2018-12-05 / Voice at the Shore

West Point Holocaust Center director speaks on atrocity prevention at Stockton


David Frey, director of the Center for Holocaust and Genocide Studies at West Point, spoke on teaching the military to prevent atrocity at Stockton University on November 7. David Frey, director of the Center for Holocaust and Genocide Studies at West Point, spoke on teaching the military to prevent atrocity at Stockton University on November 7. What can West Point Military Academy recruits learn from the Holocaust?

Quite a lot, said Dr. David Frey, director of the Center for Holocaust and Genocide Studies at West Point. Frey, who is also an associate professor of history at the nation’s premier military academy, spoke to students and faculty at Stockton University on “Mass Atrocity Response Operations” on November 7. His appearance at Stockton was sponsored by the university’s Office of Military and Veteran Services and the Sara & Sam Schoffer Holocaust Resource Center.

Frey’s work goes far beyond teaching West Point recruits. He has also spearheaded efforts to increase awareness and understanding of genocide and its prevention at other military service academies— including the Naval Academy, Air Force Academy, Marine Corps, Coast Guard, and Reserve Officer Training Corps—as well as throughout the Department of Defense.

Notably, the stated mission of West Point’s Center for Holocaust and Genocide Studies is “to instill within current and future military leaders a sophisticated understanding of the Holocaust and other instances of genocide, and to inspire them to prevent future atrocities in their roles as military leaders.” The ultimate goal is to find better means of detecting and preventing mass atrocity.

Why does the government use the term “mass atrocity” rather than “genocide”? That was the first of many questions that Frey posed to a jam-packed room of roughly fifty Stockton students and faculty who came to hear him speak.

According to Frey, “mass atrocities” is an umbrella term that encompasses crimes against humanity, ethnic cleansing, and genocide.

Mass atrocities are of grave concern to the U.S. Military, stressed Frey. Since 1904, he said, an estimated 80-200 million people have died in mass atrocities—well over the number of people killed in wars during that same time period. The number of people who have died from terrorism is extremely small in comparison.

Mass atrocities are also devastating. It usually takes an entire generation to restore the economy to its prior status after the atrocity, and the event frequently causes people to flee from their homes—often to other countries that are in turn destabilized by the influx of refugees. Syria is a prime example of this occurrence, said Frey.

Moreover, planning and responding to mass atrocities runs counter to the traditional approach to military operations, he noted. While most military conflicts involve two groups who are fighting one another, there is much more going on when there is a genocide or ethnic cleansing taking place. “There are many more actors on the ground,” stressed Frey.

Planning for Mass Atrocity Response Operations must be done quickly and secretively. “If people hear that plans are being made, the atrocities can escalate,” said Frey.
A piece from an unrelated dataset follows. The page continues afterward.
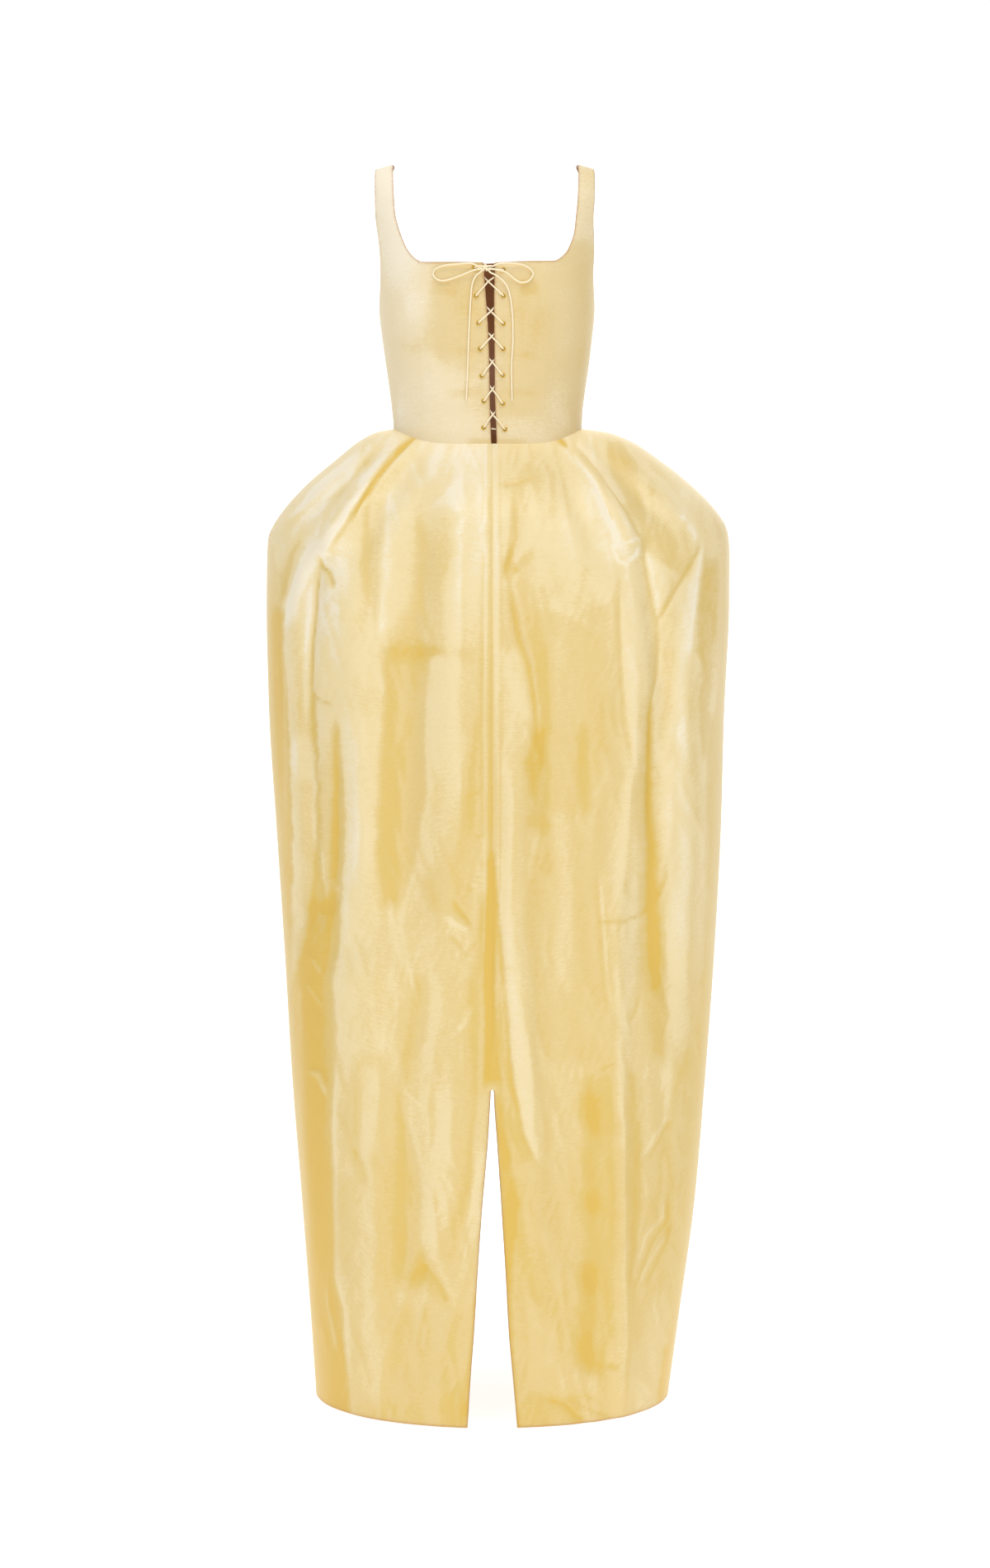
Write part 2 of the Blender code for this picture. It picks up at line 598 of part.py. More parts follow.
def skirt_base(face, angle, row):
    reach = skirt_at("left" if angle < 0 else "right", row)
    middle_z = skirt_at("back_z" if face == BACK else "front_z", row)
    depth = skirt_at("back" if face == BACK else "front", row)
    rise = abs(math.sin(angle)) ** SEAM_RISE_POWER
    height = middle_z + (skirt_at("side_z", row) - middle_z) * rise
    out = SEAM_GAP / 2 + depth * max(math.cos(angle), 0.0) ** BACK_ROUNDING
    return Vector((reach * math.sin(angle), face * out, height))


def base_normal(face, angle, row):
    tiny = 0.001
    by_angle = skirt_base(face, angle + tiny, row) - skirt_base(face, angle - tiny, row)
    by_row = skirt_base(face, angle, row + tiny) - skirt_base(face, angle, max(row - tiny, 0.0))
    normal = by_row.cross(by_angle) if face == BACK else by_angle.cross(by_row)
    return normal.normalized()


def skirt_surface(face, angle, row):
    point = skirt_base(face, angle, row)
    fade = (1.0 - blend(SIDE_FADE, 1.0, abs(math.sin(angle)))) * blend(0.0, 2.0, row)
    return point + base_normal(face, angle, row) * fade * fold_relief(face, point.x, point.z)


def skirt_normal(face, angle, row):
    tiny = 0.004
    by_angle = skirt_surface(face, angle + tiny, row) - skirt_surface(face, angle - tiny, row)
    by_row = skirt_surface(face, angle, row + tiny) - skirt_surface(face, angle, max(row - tiny, 0.0))
    normal = by_row.cross(by_angle) if face == BACK else by_angle.cross(by_row)
    return normal.normalized()


def column_shares(count):
    """Shares of the panel's width, closer together where the pleat is."""
    fine = 360
    weights = []
    for number in range(fine):
        degrees = 90.0 * (number + 0.5) / fine
        weights.append(1.0 + PLEAT_DENSITY * math.exp(-((degrees - PLEAT_DEGREES) / PLEAT_SPREAD) ** 2))
    total = sum(weights)
    shares = [0.0]
    passed = 0.0
    for number, weight in enumerate(weights):
        passed += weight
        while len(shares) < count and passed >= total * len(shares) / count:
            shares.append((number + 1) / fine)
    shares.append(1.0)
    return shares[:count + 1]


def middle_edge(face, side, height):
    """How far the panel's middle edge lies from the centre seam's line."""
    if height > SLIT[0][0]:
        return side * SEAM_GAP / 2
    across = slit_at("left" if side == LEFT else "right", height)
    return across * (FRONT_SLIT_WIDENING if face == FRONT else 1.0)


def skirt_rows():
    rows = []
    for ring, steps in enumerate(SKIRT_ROW_STEPS):
        rows += [ring + step / steps for step in range(steps)]
    return rows + [len(SKIRT_RINGS) - 1]


def make_skirt_panel(name, face, side, columns, material):
    shares = column_shares(columns)
    outer = []
    inner = []
    rows = skirt_rows()
    for row in rows:
        middle_z = skirt_at("back_z" if face == BACK else "front_z", row)
        reach = skirt_at("left" if side == LEFT else "right", row)
        start = math.asin(middle_edge(face, side, middle_z) / reach)
        for number, share in enumerate(shares):
            angle = start + (side * math.pi / 2 - start) * share
            point = skirt_surface(face, angle, row)
            normal = skirt_normal(face, angle, row)
            if number == len(shares) - 1:
                normal.y = 0.0
            if number == 0:
                normal.x = 0.0
            if row == rows[-1]:
                normal.z = 0.0
            outer.append(point)
            inner.append(point - normal.normalized() * SKIRT_WALL)
    faces = []
    width = len(shares)
    for row in range(len(rows) - 1):
        for number in range(width - 1):
            corner = row * width + number
            faces.append((corner, corner + 1, corner + width + 1, corner + width))
    return thick_sheet(name, outer, inner, faces, material)


def make_eyelet(name, across, height, material):
    """A brass ring clenched through the cloth, turned about the cloth's own normal."""
    front = EYELET_CLEAR
    back = -BODICE_WALL - EYELET_CLEAR
    profile = (
        (EYELET_BORE, front + EYELET_METAL), (EYELET_FLANGE, front + EYELET_METAL), (EYELET_FLANGE, front),
        (EYELET_BARREL, front), (EYELET_BARREL, back), (EYELET_BACK_FLANGE, back),
        (EYELET_BACK_FLANGE, back - EYELET_METAL), (EYELET_BORE, back - EYELET_METAL),
    )
    centre = back_point(across, height, 0.0)
    out = (back_point(across, height, 0.01) - centre).normalized()
    right = Vector((0, 0, 1)).cross(out).normalized()
    up = out.cross(right)
    points = []
    faces = []
    for number in range(EYELET_SIDES):
        turn = 2 * math.pi * number / EYELET_SIDES
        spoke = right * math.cos(turn) + up * math.sin(turn)
        points += [centre + spoke * radius + out * level for radius, level in profile]
        following = (number + 1) % EYELET_SIDES
        for step in range(len(profile)):
            beyond = (step + 1) % len(profile)
            faces.append((
                number * len(profile) + step, number * len(profile) + beyond,
                following * len(profile) + beyond, following * len(profile) + step,
            ))
    return make_object(name, points, faces, material)


def crossing(pair, side):
    """One crossing of the lace: out of an eyelet, over the gap, and under the other panel."""
    across, height = eyelet_place(pair, side)
    far_across, far_height = eyelet_place(pair - 1, -side)
    meet_across, meet_height = CROSSINGS[pair - 1]

    def height_at(place):
        low, low_height, high, high_height = across, height, meet_across, meet_height
        if (place - meet_across) * side < 0:
            low, low_height, high, high_height = meet_across, meet_height, far_across, far_height
        return low_height + (place - low) / (high - low) * (high_height - low_height)

    def edge(column):
        place = meet_across
        for _ in range(4):
            place = gap_at(column, height_at(place))
        return place

    anchors = {
        "near eyelet": across,
        "near edge": edge("left" if side == LEFT else "right"),
        "meeting": meet_across,
        "far edge": edge("right" if side == LEFT else "left"),
        "far eyelet": far_across,
    }
    route = [(across + side * step, height + rise, out) for step, rise, out in EYELET_RISE]
    for anchor, step, out in CROSSING_STEPS[side]:
        place = anchors[anchor] + side * step
        route.append((place, height_at(place), out))
    return route + [(far_across + side * step, far_height + rise, out) for step, rise, out in EYELET_DIVE]


def lacing_route():
    """The lace from the knot down one side, behind the lowest pair, and up the other side to the knot."""
    last = len(EYELETS) - 1
    strands = []
    for first_side in (LEFT, RIGHT):
        side = first_side
        route = []
        for pair in range(last, 0, -1):
            route += crossing(pair, side)
            side = -side
        across, height = eyelet_place(0, side)
        knot_end = KNOT_PLACE[0] + side * KNOT_HALF_SIZE[0] / 2
        route += [(across + side * step, height, out) for step, out in KNOT_RISE]
        for (step, out), level in zip(KNOT_REACH, ((height + KNOT_PLACE[1]) / 2, KNOT_PLACE[1])):
            route.append((knot_end + side * step, level, out))
        strands.append(route)
    bar = []
    for side, steps in ((LEFT, BAR_STEPS), (RIGHT, BAR_STEPS[::-1])):
        across, height = eyelet_place(last, side)
        bar += [(across - side * step, height, out) for step, out in steps]
    return strands[0][::-1] + bar + strands[1]


def thinned(points, most_bow, most_step):
    """Leaves out points while the straight run between those kept stays near the line and short."""
    kept = [points[0]]
    skipped = []
    for here in points[1:]:
        run = here - kept[-1]
        bow = max(((point - kept[-1]).cross(run).length / run.length for point in skipped), default=0.0)
        if bow > most_bow or run.length > most_step:
            kept.append(skipped[-1])
            skipped = []
        skipped.append(here)
    return kept + [points[-1]]


def make_tube(name, line, radius, sides, material):
    """A closed tube along a line, its rings carried along without twisting."""
    points = []
    spoke = None
    for index, here in enumerate(line):
        before = line[max(index - 1, 0)]
        after = line[min(index + 1, len(line) - 1)]
        heading = (after - before).normalized()
        if spoke is None:
            spoke = heading.orthogonal()
        spoke = (spoke - heading * spoke.dot(heading)).normalized()
        other = heading.cross(spoke)
        for number in range(sides):
            turn = 2 * math.pi * number / sides
            points.append(here + (spoke * math.cos(turn) + other * math.sin(turn)) * radius)
    faces = []
    for index in range(len(line) - 1):
        for number in range(sides):
            following = (number + 1) % sides
            faces.append((
                index * sides + number, index * sides + following,
                (index + 1) * sides + following, (index + 1) * sides + number,
            ))
    faces.append(tuple(range(sides - 1, -1, -1)))
    faces.append(tuple(range((len(line) - 1) * sides, len(line) * sides)))
    return make_object(name, points, faces, material)


def make_lacing(name, material):
    keys = [back_point(*key) for key in lacing_route()]
    line = thinned(through(keys, ROUTE_STEP), LACING_BOW, LACING_STEP)
    return make_tube(name, line, LACE_RADIUS, LACING_SIDES, material)


def make_cord(name, route, material):
    """A free stretch of the lace, as a round bevelled curve with filled ends."""
    line = through([back_point(*key) for key in route], CORD_STEP)
    curve = bpy.data.curves.new(name, "CURVE")
    curve.dimensions = "3D"
    curve.bevel_depth = LACE_RADIUS
    curve.bevel_resolution = CORD_RESOLUTION
    curve.use_fill_caps = True
    spline = curve.splines.new("POLY")
    spline.points.add(len(line) - 1)
    for point, place in zip(spline.points, line):
        point.co = (*place, 1.0)
    curve.materials.append(material)
    item = bpy.data.objects.new(name, curve)
    bpy.context.collection.objects.link(item)
    return item


def make_knot(name, material):
    """The bow's knot: a rounded wrap that lies flat against the bodice."""
    across, height, out = KNOT_PLACE
    centre = back_point(across, height, out)
    normal = (back_point(across, height, out + 0.01) - centre).normalized()
    right = Vector((0, 0, 1)).cross(normal).normalized()
    up = normal.cross(right)
    if right.x < 0:
        right = -right
    work = bmesh.new()
    bmesh.ops.create_uvsphere(work, u_segments=12, v_segments=8, radius=1.0)
    points = []
    for vertex in work.verts:
        wide, deep, tall = vertex.co
        points.append(
            centre + right * wide * KNOT_HALF_SIZE[0] + normal * deep * KNOT_HALF_SIZE[1]
            + up * tall * KNOT_HALF_SIZE[2]
        )
    faces = [tuple(vertex.index for vertex in face.verts) for face in work.faces]
    work.free()
    return make_object(name, points, faces, material)


def build():
    clear_scene()
    bodice_silk = make_material("bodice silk", PANEL_COLOUR, 0.45, 0.0)
    skirt_silk = make_material("skirt silk", SKIRT_COLOUR, 0.38, 0.0)
    lace_cord = make_material("lace cord", LACE_COLOUR, 0.7, 0.0)
    brass = make_material("brass", BRASS_COLOUR, 0.3, 1.0)

    for side, word in ((LEFT, "left"), (RIGHT, "right")):
        make_bodice_back(side, "bodice_back_" + word, bodice_silk)
        make_skirt_panel("skirt_back_" + word, BACK, side, BACK_PANEL_COLUMNS, skirt_silk)
        make_skirt_panel("skirt_front_" + word, FRONT, side, FRONT_PANEL_COLUMNS, skirt_silk)
        for pair in range(len(EYELETS)):
            across, height = eyelet_place(pair, side)
            make_eyelet(f"eyelet_{word}_{pair + 1}", across, height, brass)
    make_bodice_front("bodice_front", bodice_silk)
    make_lacing("lacing", lace_cord)
    make_knot("bow_knot", lace_cord)
    make_cord("bow_loop_left", LOOP_LEFT, lace_cord)
    make_cord("bow_loop_right", LOOP_RIGHT, lace_cord)
    make_cord("lace_tail_left", TAIL_LEFT, lace_cord)
    make_cord("lace_tail_right", TAIL_RIGHT, lace_cord)


build()
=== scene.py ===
import math

import bmesh
import bpy
import numpy as np
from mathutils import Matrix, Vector
from mathutils.geometry import delaunay_2d_cdt


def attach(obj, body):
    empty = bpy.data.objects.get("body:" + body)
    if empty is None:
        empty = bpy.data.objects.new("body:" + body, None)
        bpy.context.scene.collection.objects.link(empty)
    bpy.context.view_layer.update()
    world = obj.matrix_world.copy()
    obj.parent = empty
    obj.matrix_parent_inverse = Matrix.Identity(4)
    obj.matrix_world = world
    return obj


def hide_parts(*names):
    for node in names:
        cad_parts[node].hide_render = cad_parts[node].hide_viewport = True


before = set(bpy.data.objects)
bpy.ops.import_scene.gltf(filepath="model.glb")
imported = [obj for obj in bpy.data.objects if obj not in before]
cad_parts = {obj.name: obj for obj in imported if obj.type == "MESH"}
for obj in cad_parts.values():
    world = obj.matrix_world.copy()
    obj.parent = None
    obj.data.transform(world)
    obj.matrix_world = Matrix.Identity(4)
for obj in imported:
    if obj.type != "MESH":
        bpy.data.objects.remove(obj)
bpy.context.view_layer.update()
scene = bpy.context.scene
back, front = -1, 1
left, right = -1, 1
print("frame loaded:", len(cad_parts), "nodes")

# Camera, level, 3.2 m behind the gown. At the gown's middle a pixel is a millimetre.
viewer = {"away": 3.2, "across": 0.003, "height": -0.748, "pixelsPerMetre": 1000.0, "middle": (600.0, 950.0)}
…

For example, the perpetrators might choose to exterminate their victims more quickly, or the victims might take risky action under the assumption that help is on the way.
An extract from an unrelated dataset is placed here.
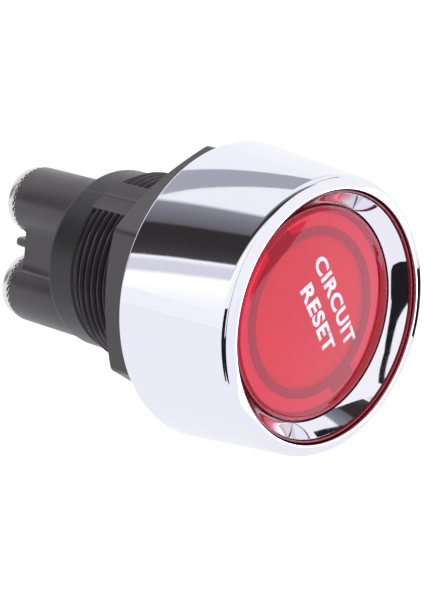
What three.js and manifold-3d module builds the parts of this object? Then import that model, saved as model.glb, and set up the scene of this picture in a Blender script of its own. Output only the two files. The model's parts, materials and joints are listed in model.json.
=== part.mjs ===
// Illuminated momentary push button for a 22 mm panel hole: a chromed conical bezel, a red domed
// lens in a chromed trim ring, an M22 x 1 threaded body with its hex nut, and two screw terminals.
//
// Millimetres. +Z is up, the lens faces -Y and the terminals point along +Y. The origin is on the
// button's axis, in the plane where the bezel rests on the panel. A "depth" is a Y coordinate:
// negative in front of the panel, positive behind it. Angles are seen from the front, from +X
// towards +Z.
import * as THREE from 'three';
import { mergeVertices } from 'three/addons/utils/BufferGeometryUtils.js';
import Module from 'manifold-3d';

const wasm = await Module();
wasm.setup();

// ---------------------------------------------------------------- driving dimensions
const RUNNING_GAP = 0.05; // between pieces that touch in the real object
const BUTTON_TRAVEL = 2.5;
const CONTACT_TRAVEL = 2.0; // the moving contacts stop here, and the stem runs on

const bezel = {
  height: 14.95,
  frontRadius: 15.25,
  rearRadius: 16.71,
  lipInnerRadius: 13.84,
  lipOuterRound: 0.9,
  lipInnerRound: 0.18,
  rearChamfer: 0.2,
  floor: 1.6,
  floorHole: 11.3,
  grooveInner: 12.4,
  grooveOuter: 14.4,
  grooveDepth: 0.9,
  gasketGap: 0.1, // between the gasket and each wall of its groove
};

const thread = {
  crestRadius: 11.0,
  rootRadius: 10.4,
  pitch: 1.0,
  turns: 14,
  firstCrest: 1.0, // depth of the crest nearest the panel
  landDistance: 10.72, // from the axis to each flat land that interrupts the thread
  landHalfAngle: 12.9,
  landAngle: 120, // the other land is opposite
  landRoot: 10, // how far in each land's block reaches, to overlap the core
};

const body = {
  flangeRadius: 13.0,
  flangeFront: -2.85,
  flangeRear: -1.65,
  neckRadius: 10.7,
  shankRadius: 10.45,
  shankEnd: 19.1,
  shankRound: 0.45,
  cavityRadius: 8.8,
  guideFront: 3.0,
  guideRear: 5.0,
  guideHole: 3.3,
  spigotSeat: 16.6,
  spigotRadius: 9.5,
};

const nut = {
  acrossFlats: 27,
  front: 0.3,
  rear: 5.95,
  chamferRadius: 13.3, // where the rear corner chamfer starts
  chamferAngle: 30,
  bore: 11.15,
  recessRadius: 12.75,
  recessDepth: 0.95,
  cornerAngle: 87,
  washerInner: 11.3,
  washerOuter: 12.5,
};

const lens = {
  radius: 11.84,
  edge: -12.45,
  crown: -13.7,
  underside: -12.35, // over the clip ring
  undersideRadius: 9.7,
  shelf: -11.9, // over the clip ring's tabs
  shelfRadius: 10.95,
  foot: -11.2,
  flangeRadius: 12.4,
  flangeTop: -11.85,
  edgeRound: 0.25,
};

const trim = {
  innerRadius: 11.95,
  outerRadius: 13.42,
  innerEdge: -12.55, // where the sloping face starts, beside the lens
  crown: -14.3,
  crownRound: 0.12,
  seat: -12.9,
  foot: -11.95,
};

const carrier = {
  outerRadius: 13.68,
  collarTop: -14.5, // the thin collar round the trim ring
  collarInner: 13.47,
  top: -12.8,
  ledge: -11.1,
  bottom: -5.6,
  floor: 1.1,
  innerRadius: 11.9,
  rimInner: 12.6,
  stemHole: 3.2,
};

const board = { radius: 11.6, front: -7.6, rear: -6.8 };
const led = { ring: 6.4, long: 3.5, wide: 2.8, tall: 1.6, count: 6 };
const resistor = { long: 3.2, tall: 0.7, wide: 1.6 };
const diffuser = { radius: 11.6, top: -10.35, plate: 0.65, skirt: 0.7 };
const clipRing = {
  inner: 8.4,
  outer: 9.5,
  front: -12.3,
  tabFront: -11.85,
  rear: -11.3,
  tabRoot: 8.8, // each tab starts inside the ring
  tabReach: 10.7,
  tabWidth: 3.6,
};

const stem = {
  radius: 3.05,
  front: -6.5,
  collarRadius: 4.8,
  collarFront: -5.5,
  collarRear: -4.5,
  clipGroove: 2.3,
  clipFront: 5.1,
  clipRear: 5.8,
  clipRadius: 4.7,
  clipOpening: 35, // half the angle that the clip leaves open
  stopWasherRadius: 2.7,
  stopWasherThick: 0.6,
  shoulder: 7.0,
  tipRadius: 1.6,
  end: 14.2,
};

const bridge = { front: 11.7, rear: 12.5, wide: 5.2, overhang: 1.7, hole: 1.85 };
const movingPad = { radius: 1.5, thick: 0.8 };

const terminal = {
  angle: 83.1, // direction of the line through both terminals
  upper: 4.25, // centre of the upper terminal along that line
  lower: -6.25,
  bossRadius: 4.2,
  bossEnd: 33.3,
  baseFront: 17.25,
  spigotRadius: 9.4,
  bossStart: 19.15,
  webHalfWidth: 3.2,
  webEnd: 32.1,
  barrierThick: 0.95,
  barrierShift: 0.2, // towards the upper terminal, from midway between the two
  barrierHalfWidth: 2.3,
  barrierEnd: 35.3,
  barrierRound: 1.2,
  insertRadius: 2.85,
  insertHead: 2.45,
  insertHeadFront: 16.3,
  boreRadius: 2.1,
  boreEnd: 23.5,
  contactRadius: 1.6,
  contactFront: 15.45,
};

const washer = { radius: 4.15, toothRoot: 3.85, teeth: 24, thick: 0.45, hole: 2.15 };
const screw = {
  headRadius: 3.95,
  headHeight: 1.5,
  headRim: 0.45, // how far the head's top edge steps in, and then its flat top
  headTop: 1.2,
  shankRadius: 1.95,
  tipChamfer: 0.4,
  length: 8.0,
  slot: 0.8,
  slotLength: 4.2,
  slotDepth: 0.7,
  slotAngles: [30, 120],
};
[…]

Sending in the troops is rarely a good solution for ending mass atrocities, added Frey. “A military solution should always be the last resort,” with diplomacy as a preferred course of action. “Research shows that military operations are counterproductive” in dealing with mass atrocities, even when done as a last resort. “When we intervene militarily, we do so to solve the problem. The military is good at stopping violence but not at stopping underlying problems,” said Frey. The military is also usually ineffective in establishing stable democracies in unstable areas that are poor, lack protections for women, and do not have a good system of law—precisely the kinds of places where mass atrocities generally occur.

As a result, when the military leaves, these areas remain fragile and unstable, so the atrocities are likely to recur. “The most likely place for a genocide or mass atrocity is a place that has already had a genocide or mass atrocity,” stressed Frey.

That’s why the West Point Holocaust and Genocide Studies Center’s focus on teaching cadets and officers about Mass Atrocity Response Operations is so important. “Since 2008 every conflict we’ve been in has been an atrocity conflict,” said Frey. As a result, today’s troops and their leaders need to think not just about military dominance but also protection of civilians, he stressed.

Last year, the West Point’s Center for Holocaust and Genocide Studies joined forces with the U.S. Naval Academy’s Never Again Initiative and the U.S. Holocaust Memorial Museum to conduct the first-ever Joint Service Academies Mass Atrocity Prevention Program. The overall goal of the student-led symposium was to create a greater understanding of atrocity detection and prevention, while encouraging students-who will one day become the military officers responding to future atrocities-draw lessons from the past and learn new ideas for prevention.